There were few who stuck to their old pattern of life. They knew their power and got it acknowledged by time. The narrator’s grandmother had wanted to know whether there’d be any indicator to show that one had crossed the border. She wanted to know what the partition had actually achieved and created. She found out that both the sides looked the same as before and the partition did not change the soil and climate. Puzzled, she asks: “What was it all for then – Partition and all the killing and everything” (TSL 97). She wanted to know the reasons. The question presupposes the presence of a logic in history, presuming history provides justifications in the hindsight. Well, it does not,because it is just a narrative, and like any other narrative, its justifications originate in the minds of those who arrange events in a meaningful manner to validate their interpretations and justifications. The curious case of the Partition provides historically significant fuel sufficient to run the machines of justification of both secular and religious zealots of all hues. In Pakistan, it was the culmination of what history had always been pointing to – the holy land, exclusively reserved for the umma, as dark green side saw it. In India, it was like snatching away of the topping from the cake for many, especially on the dark saffron side. In both the countries, for those who remained undecided or for those decidedly for the undivided secular tricolour, it was nothing short of a national tragedy and a painful lesson history had taught. Yet, history happens to be just another human convenience, an invention like religion, and teaches only what one wants to learn from it; nothing more or less.

Jethamoshai says to his son who had come to take him to India: “I don’t believe in this India-Shindia” (TSL 138). He places a very fundamental and relevant question mark against the very concept of nation, also against the national fervour and conviction due to which people have faith, upon which they centre their identity. The old Ukil Babu questioned his son’s certainty about absurdly and inherently uncertain things – the shadow lines. The logic behind the drawing of lines separating one nation from another defies the very definition of logic, at least, in the Indian subcontinent. Partition (the second one) of Bengal into the West Bengal and East Pakistan was based on an apparently logical reasoning – the Muslim dense districts went to Pakistan and India got the Hindu majority ones. So simple, yet, when the history of the two partitions of Bengal is looked into, the veneer of simplicity vanishes and the real, rich complexity of the scenario becomes clear. The 1905 Lord Curzon’s partition of Bengal saw nation wide protests with such vehemence and tenacity that in 1911 it had to be repealed. But, within a span of just three decades, that very Bengal raised an even louder voice, backed with action that included violence, for the partition of Bengal.

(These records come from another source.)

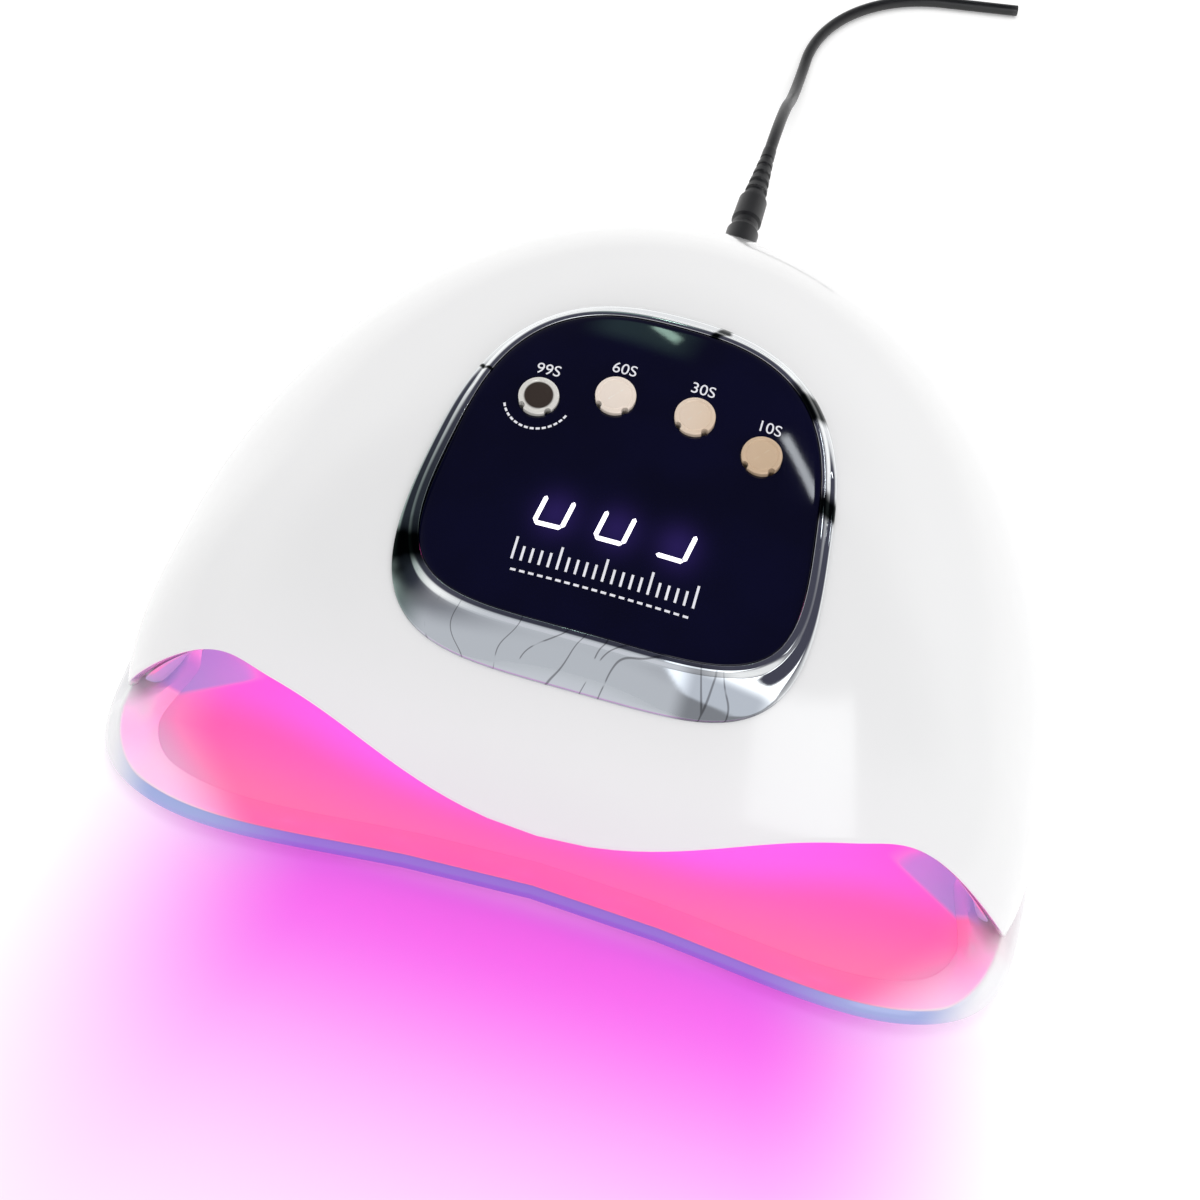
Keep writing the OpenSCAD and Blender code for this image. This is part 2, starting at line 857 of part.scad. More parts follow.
module strain_relief() {
    color([0.06, 0.06, 0.06])
        along_y(plug_y + plug_l, jack_z)
            rotate_extrude($fn = 48)
                polygon(concat(
                    [[0, 0], [plug_r - 1.1, 0]],
                    [for (i = [0 : 4]) each [
                        [plug_r - 1.3 - i * 0.28, 2.2 + i * 3.8], [plug_r - 2.0 - i * 0.2, 2.6 + i * 3.8],
                        [plug_r - 2.0 - i * 0.2, 3.9 + i * 3.8], [plug_r - 1.4 - i * 0.3, 4.3 + i * 3.8]]],
                    [[lead_r + 0.2, relief_l], [0, relief_l]]));
}

// Middle line of the lead: down to the table in an S, a bend to the right, a straight end
function lead_path() =
    let (y = lead_start_y + lead_run, step = lead_dip_a / 8, turn_step = lead_turn_a / 12,
        end_x = lead_bend_r * (1 - cos(lead_turn_a)) + lead_end_l * sin(lead_turn_a),
        end_y = y + lead_bend_r * sin(lead_turn_a) + lead_end_l * cos(lead_turn_a))
    concat(
        [for (t = [0 : step : lead_dip_a - step / 2])
            [0, lead_start_y + lead_dip_r * sin(t), jack_z - lead_dip_r * (1 - cos(t))]],
        [for (t = [lead_dip_a : -step : step / 2])
            [0, y - lead_dip_r * sin(t), lead_r + lead_dip_r * (1 - cos(t))]],
        [for (i = [0 : 12]) let (t = i * turn_step)
            [lead_bend_r * (1 - cos(t)), y + lead_bend_r * sin(t), lead_r]],
        [[end_x, end_y, lead_r]]);

module power_lead_cable() {
    color([0.06, 0.06, 0.06])
        in_lamp()
            wire(lead_path(), lead_r, [0, 0, 1], 16);
}

// ---- Tray ----

module tray_body() {
    inner = [for (a = angles) tray_rim_w(a) + tray_lean(a)];
    closed_skin(
        [
            tray_ring([for (w = inner) w + 1], [for (a = angles) tray_floor_z]),
            tray_ring(inner, [for (a = angles) tray_top(a) - 0.3]),
            tray_ring([for (a = angles) tray_lean(a) + 0.9], [for (a = angles) tray_top(a)]),
            tray_ring([for (a = angles) tray_lean(a)], [for (a = angles) tray_top(a) - 0.9]),
            tray_ring([for (a = angles) 0], [for (a = angles) foot_h + 1.6]),
            tray_ring([for (a = angles) 1.8], [for (a = angles) foot_h])],
        [0, -10, tray_floor_z],
        [0, -10, foot_h]);
}

module base_tray() {
    color("white")
        in_lamp()
            difference() {
                tray_body();
                at_angles(magnet_angles)
                    translate([0, 0, tray_rim_z - magnet_h - 0.2])
                        cylinder(r = magnet_r + 0.05, h = 5, $fn = 48);
            }
}

module tray_reflector() {
    outline = [for (a = angles) tray_plan(a, -tray_rim_w(a) - tray_lean(a) - 1.6)];
    color("silver")
        in_lamp()
            translate([0, 0, tray_floor_z])
                linear_extrude(0.5)
                    polygon(outline);
}

module tray_magnets() {
    color("gray")
        in_lamp()
            at_angles(magnet_angles)
                translate([0, 0, tray_rim_z - magnet_h - 0.2])
                    cylinder(r = magnet_r, h = magnet_h, $fn = 48);
}

module rubber_feet() {
    color("darkgray")
        in_lamp()
            for (f = feet)
                translate([f[0], f[1], 0])
                    cylinder(r = foot_r, h = foot_h, $fn = 64);
}

top_shell();
inner_liner();
bottom_frame();
shell_screws();
frame_magnets();
chrome_bezel();
panel_lens();
panel_carrier();
button_99s();
button_60s();
button_30s();
button_10s();
tact_switches();
control_board();
control_chip();
power_parts();
display_block();
display_segments();
board_screws();
led_boards();
led_emitters();
led_domes();
led_harness();
hand_sensors();
sensor_leads();
dc_jack();
dc_jack_pin();
dc_jack_nut();
power_leads();
base_tray();
tray_reflector();
tray_magnets();
rubber_feet();
dc_plug();
dc_plug_barrel();
strain_relief();
power_lead_cable();
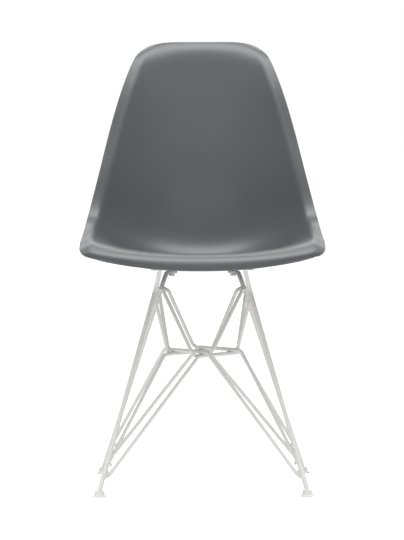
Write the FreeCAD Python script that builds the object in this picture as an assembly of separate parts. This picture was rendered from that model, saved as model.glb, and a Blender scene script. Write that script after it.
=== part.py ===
import FreeCAD, Part
import math
import os

# Moulded plastic side chair on a base of bent and welded steel rods.
# Millimetres, +Z up, the sitter faces -Y. Every piece is built around the vertical
# axis between the four feet, and moved at the end so that the origin lies on the
# floor under the middle of the chair's overall size.

# Seat shell
shell_thickness = 5.0
flange_width = 20.0          # strip along both sides that turns down
flange_bend_reach = 6.0      # of the rounding, to each side of the flange's inner line
dish_power = 2.3             # 2 is a round hollow, more is flatter in the middle
front_sweep_power = 2.5      # the same for the curve of the front edge
top_sweep_power = 5.0        # and of the top edge
grid_steps_over_dish = 24
grid_steps_over_flange = 8
grid_steps_per_station = 2

# Stations along the middle of the sitter's side, from the front lip over the seat
# and up the back: y, height above the middle of the mounts' plane, half width, dish
# at the rim, lean of the dish, sweep of the rim along the shell, drop of the flange at
# its edge. The lean is the angle between straight up and the way that the sides rise.
shell_stations = [
    (-240.3, 13.4, 186.0, 15.0, 0.0, 34.0, 0.0),
    (-234.5, 26.4, 218.2, 13.5, 0.0, 38.0, 2.0),
    (-223.0, 36.7, 229.6, 15.6, 0.0, 40.0, 5.0),
    (-205.0, 41.5, 230.5, 20.5, 1.0, 35.0, 10.0),
    (-150.0, 35.0, 230.2, 40.0, 4.0, 18.0, 17.0),
    (-60.0, 19.0, 229.7, 62.0, 8.0, 4.0, 20.0),
    (30.0, 4.5, 228.3, 85.0, 14.0, 0.0, 21.0),
    (105.0, 0.0, 225.0, 106.5, 22.4, 0.0, 21.0),
    (158.0, 17.0, 220.4, 116.5, 33.7, 0.0, 21.0),
    (186.0, 64.0, 212.8, 105.5, 43.1, 0.0, 21.0),
    (202.0, 139.0, 200.6, 81.0, 55.0, 0.0, 21.0),
    (226.0, 234.0, 182.0, 60.0, 70.0, 0.0, 21.0),
    (257.0, 334.0, 155.0, 45.0, 72.0, -4.0, 18.0),
    (268.5, 370.0, 143.9, 34.5, 72.0, -9.0, 13.0),
    (279.4, 401.5, 132.2, 21.0, 72.0, -13.0, 7.0),
    (284.2, 411.2, 127.1, 15.0, 72.0, -14.0, 4.5),
    (289.8, 419.0, 120.2, 9.5, 72.0, -14.0, 2.0),
    (296.5, 425.5, 110.0, 5.0, 72.0, -13.0, 0.0),
]

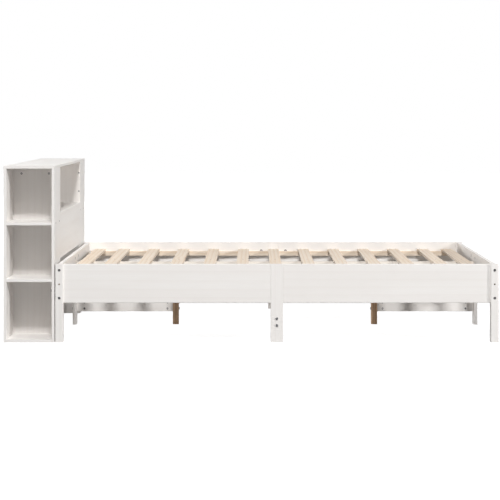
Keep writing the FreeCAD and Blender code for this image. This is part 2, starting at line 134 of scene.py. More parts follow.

The mechanism of such a change was not discernible to the masses that were swayed by the calls of the demagogues or the so called leaders of the respective communities. Jethamoshai calls for an opening of eyes and a hard and long look into the very mechanism that led to the creation of “India-Shindia”. How could he believe in it – just another social construct, self-divided, hastily created, promptly altered and completely preposterous? If it wasn’t self-divided, how did it create mutually exclusive lines of thought on both the poles of the communal structure? If it wasn’t hastily created, then how, within just thirty years (1905-35-71) there was seen a volte face in the Bengali geopilitical idea of India? If it’s not preposterous, then how does one explain the Hindus of Bengal both opposing and favouring communalism both on the basis of logic and emotion, and the Muslims doing the same? The masses do not sit back and analyse before they actually start responding to the calls of the masters of propaganda – their political opinion moulders and leaders. The British rightly believed that the self-designated leaders, or, even those with mass appeal and acceptance could and would exploit and mislead the masses for either their personal material gains or for ideological games. The fallacious identification of an individual known as leader with those appropriated/designated as followers dangerously simplifies a very complex scenario. Moreover, assuming or imposing selflessness on them is again fallacious. So, the elite hijacked the whole social apparatus that raised sound against injustice. They did so for and on the behalf of their definite inferiors. The Bengali bhadralok propagandized that they were representing the chhotolok too, i.e. there was a monolithic structure of the society. After the communal award of 1935 the urban monopoly on leadership was severely undermined and there appeard a whole set of leaders from the rural Bengal. Yet, neither urban nor rural leaders spoke for the subaltern – although they claimed to be doing so all the time. So, when the Muslim League, the Hindu Mahasabha asked for a partition of Bengal on communal lines, it should not be assumed that they were speaking for the subaltern, although they would have people believe exactly that.

There were definite advantages for the elite – both Hindu and Muslim, traditionally established or newly sprung up – in partition and the creation of two units that’d be led by the elite itself. It happened exactly they’d planned. The controllers and wielders of power got what they wanted if “not wholly or in full measure, but very substantially” (Nehru). Probably, even they had not expected to get success in such a short span to such an extent. For the common man, the White European imperial power finally gave reins to the brown Indian internal colonizers. The truth remains that colonization, entrenched systemically, remained where it was. Jethamoshai’s incisive and shrewd mistrust of the arbitrariness of the internal colonizers is quite natural and correct. He points towards the unnatural arbitrariness of the very concept of nation, and,even more, of its boundaries. It proleptically points towards the partition of Pakistan itself. With the birth of Bangladesh language, culture and belonging to the sonar bangla would finally prove more powerful than the basic premises of religion and homogeneity of the two nations theory. Yet, ironically, the plight of the minority did not change due to the change in the fundamental reason of the nation’s formation.

 

References:

Ghosh, Amitav. The Shadow Lines. Web. n.d. Scribd.com. 12 October 2012. Pdf. [TSL in the text.]

Nehru, Jawaharlal. “Tryst With Destiny”. Web. 14 August 2011. wethepeople-barakvalley.com. 12 November 2012.